Although I didn’t realise it until after I’d finished the game, part of the problem is the freedom offered from the very beginning. While the party have traits, the leader doesn’t. That’s just you. Now, I don’t know you, but you probably don’t believe that you’re superior to people in distant lands. I really hope you don’t believe you’re superior to the extent that you think it’d be a good thing to enslave or kill them.

The game could force those beliefs onto your character by limiting choices, or to allow for a sympathetic reading, bring about tragic and desperate outcomes by conveying a sense of fear, and having the party react without reason. The jungles are the home of an unknown people, following alien religions, and they are invisible in the wild places beyond the lights of the settlement. It would be sensible to fear them, particularly given the stories that are told. But it’s difficult to adopt that role – the game doesn’t do enough to sell the anxiety and instead allows the player to act from the other side of the screen, too easily separated from events by a few centuries.

I felt like I was making MY decisions, for me, with an almost condescending view of the least anachronistic people that I met. I almost wish – and this is so unlike me – that the early stages had offered less freedom in exchange for character building, perhaps defining my leader’s traits through early decisions, and restricting my ability to act with all of my 21st century smarts by removing some options while adding others.

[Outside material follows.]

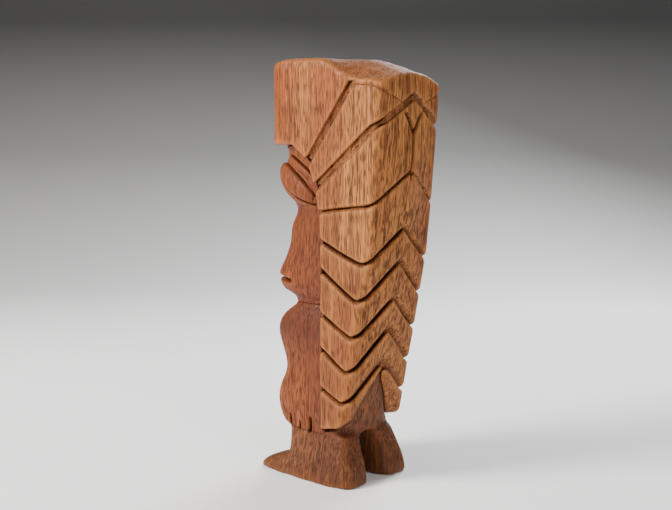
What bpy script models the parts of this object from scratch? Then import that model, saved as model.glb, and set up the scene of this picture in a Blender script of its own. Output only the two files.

A kind of Fallout low intelligence playthrough, with empathy and rationality in place of the ability to form sentences.

It would be unfair to end on a negative. Expeditions: Conquistador is far more than a reskinned King’s Bounty, exploring a historical moment with confidence and skill. The combat system is effective and while some aspects of management become a chore, the focus on stories and characters means that there is almost always at least one interesting plot on the boil. The maps will be the same if I play again, so I doubt I’ll revisit but if there are more Expeditions to come, I’ll certainly pack a bedroll and hop on board.